1. Mindfully Manage Education Expenses While Saving for Retirement
We all know college is expensive, but the rising cost of tuition, fees, living expenses, books, food and more can amplify that burden for parents and children alike.
In 2025, the Education Data Initiative reported that families can spend upwards of $38,270 per year on education expenses for each child. Assuming they graduate in 4 years (a landmark feat accomplished by less than half of students), that adds up to $153,080—for just one child. This number happens to be just below the average 401(k) balance for people in their 50s.
While many parents want to help their kids with college expenses, they need a plan that doesn’t jeopardize their retirement goals. With proactive planning, you can help minimize the amount of student debt your child takes on and keep your nest egg intact. Here are a few ideas to help:
- Work with a financial advisory team who is experienced in college planning
- Make the most of scholarships, grants, and financial aid
- Prioritize in-state public colleges and universities as tuition can be lower than out of state or private schools
- Save early and often
- Make your kids part of the savings plans and discussions
- Work with your kids to take out the appropriate loans for their financial situation
When it comes to funding education, it all comes down to balance. If you can contribute fully to your retirement funds and investment accounts and still have enough leftover to cover tuition, you are in great shape. If that isn’t an option for you, the main idea is to not sacrifice your retirement savings or dip into your 401(k) to cover education costs. Remember, there is no loan for retirement and your children likely have a much longer investment horizon than you do.

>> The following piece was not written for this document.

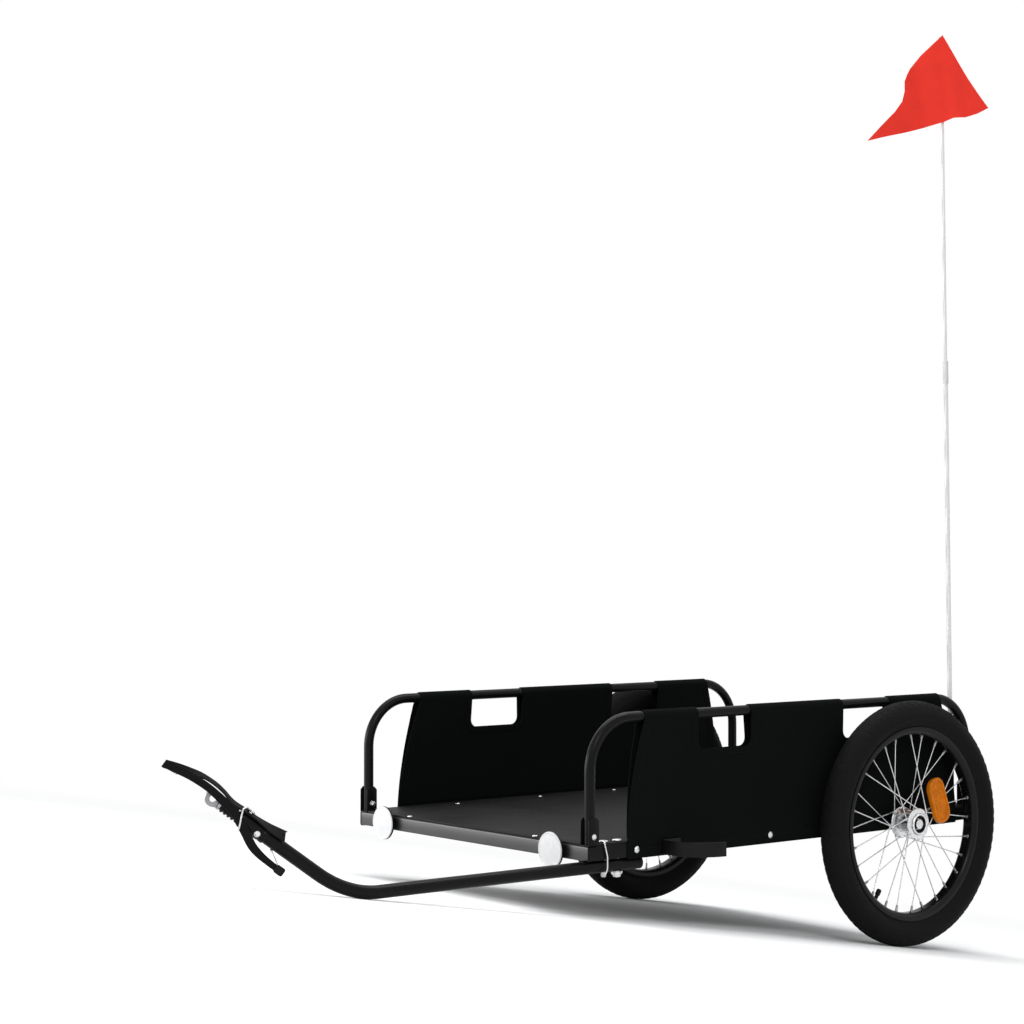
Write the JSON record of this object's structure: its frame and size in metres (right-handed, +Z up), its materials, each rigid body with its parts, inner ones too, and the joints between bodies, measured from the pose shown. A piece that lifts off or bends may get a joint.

2. Make a Plan for Caregiving Costs
Many in their 50s have aging parents and loved ones they become responsible for taking care of. This can be an emotionally and financially complex situation. Caregiving can take up a lot of time, cause emotional stress, and drain resources. Be sure to make a plan with your loved ones to help share these expenses.
It can also be challenging to strike the right balance between financially caring for parents and contributing to your retirement and savings goals. Here are some things you can do to help:
- Take advantage of government programs and aid
- Enlist the help of other family members and friends
- Hire professional caregivers, even if it’s only a few hours a week
- Check in with loved ones about any savings or retirement accounts they have that could help cover some of the costs
- See if they have a long-term care policy, including coverage limits and payout terms
- As a last resort, you may want to consider leveraging a reverse mortgage, if the family member owns a home with significant equity
- Grant yourself some patience and grace
With the average nursing home cost exceeding $100,000 per year in 2025, you should consider using resources available to help cover some of those costs. Caring for an aging relative can be difficult, but you should prioritize your own financial wellbeing first to take care of your future.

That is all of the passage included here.